Magris narra la historia de su ciudad, sus moradores, su familia, los sitios entrañables de su infancia, la campiña, el contacto con figuras coloridas y adustas, artistas educados las más de las veces en institutos austríacos. Ordnung und Disziplin en medio de un mundo fuertemente dialectal y remoto, incluso prerromano, cuajado de supersticiones y reminiscencias paganas. Pier Paolo Pasolini escribirá sus primeros versos en friulano; su personalísimo modo de acercarse a los dialectos y la antropología cultural. Claudio Magris no llega a tanto; lo suyo es más bien la cultura de frontera. Las mutuas e irrastreables influencias entre germanos y latinos y, al fondo, siempre la nota eslava y algo más. Para narrar o ensayar, que en este autor son una y la misma cosa, Magris hace gala de un estilo maleable, casi imposible de verter con justeza, unas medias tintas entre una prosa evocadora y la propia de un cronista o historiador.
Los largos años de escritura en los periódicos hacen mella en su estilo. Ese gusto por referir acontecimientos que él mismo ha presenciado, sin empacho alguno de no pasar por literato puro. No hay nada más ajeno a él que este prurito –tan nuestro– por distinguir con precisión las fronteras entre los géneros. El deslinde, obra señera de Alfonso Reyes, tanto por sus hondas intuiciones como por su método cuasi fenomenológico, está lejos de agotar las virtualmente infinitas variaciones estilísticas que conoció la prosa a lo largo del siglo XX, particularmente densa y, en ocasiones, descarnada tanto en el mundo germánico como en el eslavo. El concepto de la Mitteleuropa se impone ante todo con sus climas adustos, la fisonomía severa de sus gentes y esa interiorización psicológica de sus personajes.
Un lector que espera tramas claras, decididas, contundentes; colores luminosos, casi tropicales; frases chispeantes y siempre sabias, ha equivocado por completo el rumbo. Magris es un autor que cuesta leer. A caballo entre el académico y el cronista, el esteticista y el historiador, la encendida vena latina y la flema tudesca, jamás estático; cuando uno cree que lo ha atrapado, cambia de tonada y va a otra cosa. El arte literario más que narrar o ensayar, y hacerlo con rigor, es abrir nuevos horizontes a la mirada, considerar, detenerse en esto o en aquello y, al final, sentirse satisfechos por haber compartido una visión, aunque encontrarse también con la imposibilidad de ofrecer pormenores. No hay trama, no hay anécdota, no hay personajes definidos ni redondos, mucho menos nudos dramáticos. Lo que hay es un estilo, no como mera propuesta formal, sino más bien una visión, un atisbo de realidades desconocidas que, de improviso, se tornan familiares.

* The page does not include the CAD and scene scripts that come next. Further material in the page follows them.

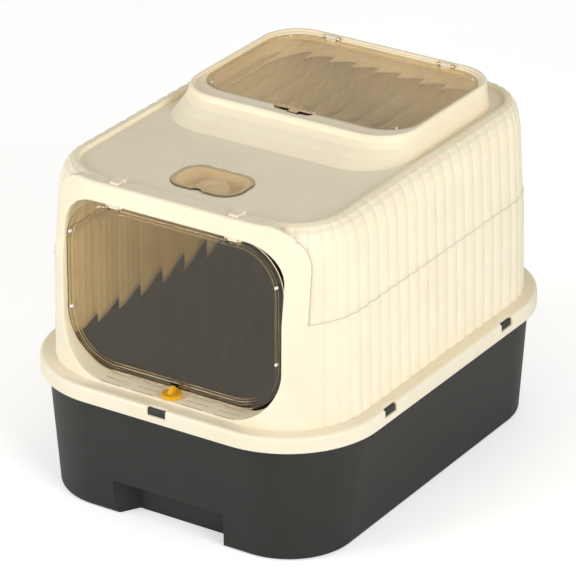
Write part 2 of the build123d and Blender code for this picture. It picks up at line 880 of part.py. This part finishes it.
# Turn lock -------------------------------------------------------------------------------------------
with BuildPart() as knob:
    with BuildSketch(Plane.XY.offset(sill_top)) as knob_plan:
        with Locations((0, knob_y)):
            Circle(knob_radius)
        with Locations((0, knob_y + nose_reach)):
            Circle(nose_radius)
        make_hull()
    extrude(amount=knob_height)
    chamfer(knob.edges().group_by(Axis.Z)[-1], knob_bevel)
    with BuildSketch(Plane.YZ.offset(-fin_thickness / 2)):
        with BuildLine():
            Polyline(
                (knob_y - fin_length / 2 - 2, sill_top + 1),
                (knob_y + fin_length / 2 - 1.5, sill_top + 1),
                (knob_y + fin_length / 2 - 1.5, fin_top),
                (knob_y + fin_length / 2 - 5, fin_top),
                close=True,
            )
        make_face()
    extrude(amount=fin_thickness)
    with Locations((0, knob_y, sill_top + past)):
        Cylinder(
            shaft_radius,
            sill_thickness + past + retainer_thickness,
            align=(Align.CENTER, Align.CENTER, Align.MAX),
        )

with BuildPart() as lock_retainer:
    with Locations((0, knob_y, sill_top - sill_thickness)):
        Cylinder(retainer_radius, retainer_thickness, align=(Align.CENTER, Align.CENTER, Align.MAX))
    with Locations((0, knob_y, sill_top - sill_thickness)):
        Cylinder(shaft_radius, 4 * retainer_thickness, mode=Mode.SUBTRACT)

# Files -----------------------------------------------------------------------------------------------
os.makedirs("parts", exist_ok=True)

pan.part.label = "pan"
export_step(pan.part, "parts/pan.step")
lower_hood_whole.part.label = "lower_hood"
export_step(lower_hood_whole.part, "parts/lower_hood.step")
upper_hood.part.label = "upper_hood"
export_step(upper_hood.part, "parts/upper_hood.step")
door.part.label = "door"
export_step(door.part, "parts/door.step")
door_bumpers.part.label = "door_bumpers"
export_step(door_bumpers.part, "parts/door_bumpers.step")
door_pins.part.label = "door_pins"
export_step(door_pins.part, "parts/door_pins.step")
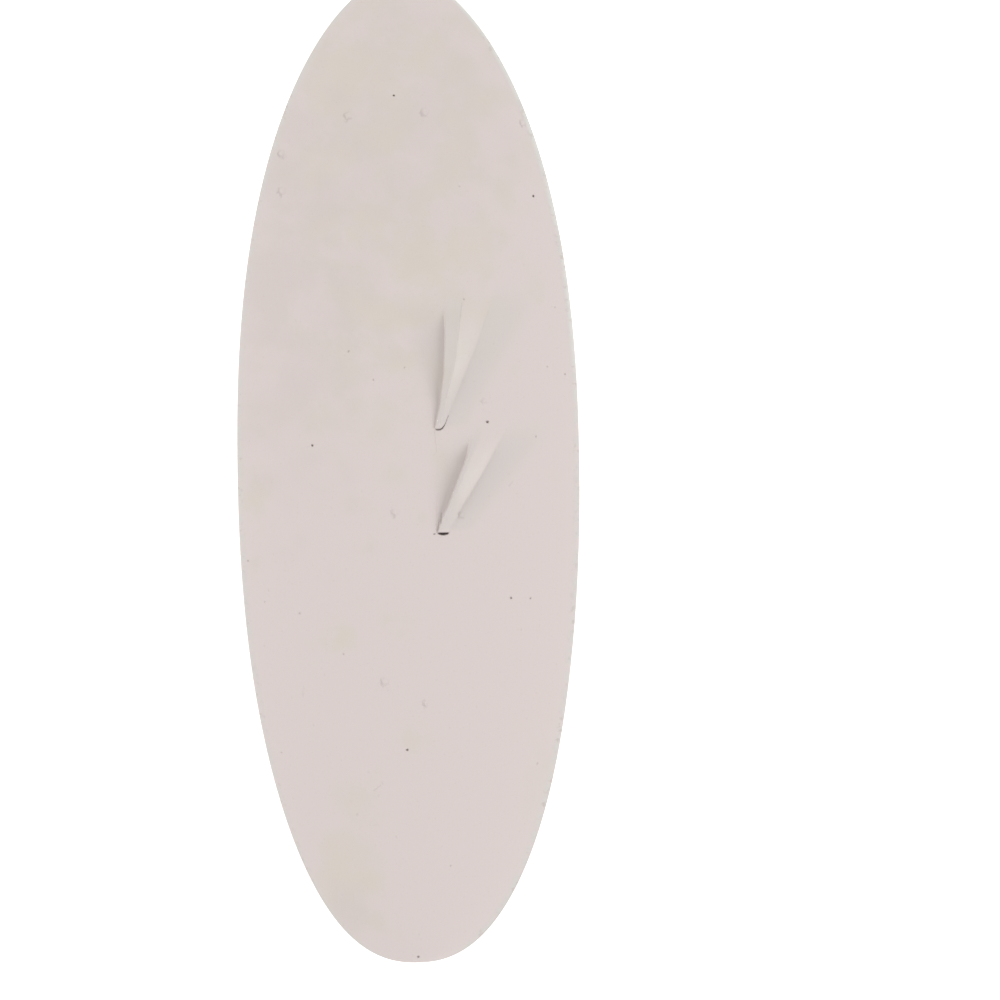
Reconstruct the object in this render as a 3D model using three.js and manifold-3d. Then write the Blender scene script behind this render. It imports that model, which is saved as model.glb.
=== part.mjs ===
// A cuttlebone, the chalky inner shell of a cuttlefish, lying on its belly with its hard, smooth back up.
// It grew as one piece, so it is one solid. Two long slivers of its back are torn free and stand a little
// proud. Millimetres. +X is to the right, +Y towards the pointed front end, +Z up. The origin is on the surface
// that the bone lies on, under the middle of its length and width.
import * as THREE from "three";
import { mergeVertices } from "three/addons/utils/BufferGeometryUtils.js";
import Module from "manifold-3d";

const { lerp, smoothstep, degToRad } = THREE.MathUtils;

// Driving dimensions of the bone.
const LENGTH = 150;
const WIDTH = 51.6;
const ARCH = 4.2; // how much lower the two ends of the rim are than its middle
const DOME = 3.9; // rise of the back from rim to midline, at mid-length
const RIM = 1.0; // half the thickness of the rim
const REAR_LIP = 0.9; // how much further the rim turns down round the rear end
const BELLY = 9.5; // depth of the belly below the rim, where it is thickest
const WEAR = 0.4; // how much of that is worn away, which leaves the flat patch that the bone lies on
const BELLY_AT = 0.02; // where the belly is thickest, as a share of the half length towards the front
const BELLY_END = -0.9; // where the belly runs out towards the rear
const FLANGE_FRONT = 2.4; // width of the bare rim round the belly at the front
const FLANGE_REAR = 7.0; // and at the rear, where it widens into the hollow of the cone
const FLANGE_NARROWS = 0.6; // share of the full width below which the flange narrows as the bone does
const CONE_DEPTH = 2.2; // depth of that hollow, with the lip that turns down round it
const SULCUS_DEPTH = 0.7; // depth of the long shallow groove down the rear of the belly
const SULCUS_WIDTH = 4.5; // from the groove's middle to where it has mostly faded
const SULCUS_FROM = 5; // where the groove starts to sink in, in front of mid-length
const SULCUS_FULL = -35; // and where it has its full depth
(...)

No es menor la lección que Claudio Magris imparte a sus colegas escritores; en particular a aquellos que viven apartados del concepto, geográfico y cultural, de Centroeuropa. No son los criterios fáciles, sumarios, los que despachan una obra, sino la profundidad del sentimiento ahí plasmado, cualesquiera que fueren los medios a la mano. No hay que legitimar los caminos ni justificarse a través de un género. El espíritu de nuestro tiempo es fundamentalmente híbrido. No un mero pretexto para los simuladores y aquellos que con facilonería pretenden arrogarse los privilegios de la fama. En la ejecución de la obra se prueba el maestro y Claudio Magris, autor de El Danubio, una obra más tendiente a la narrativa –no narrativa sin más–, nos entrega una multitud de universos de apariencia frágil y diminuta, verdaderos microcosmos que como esferas de cristal sostuvieran, pendientes de un hilo, la vida.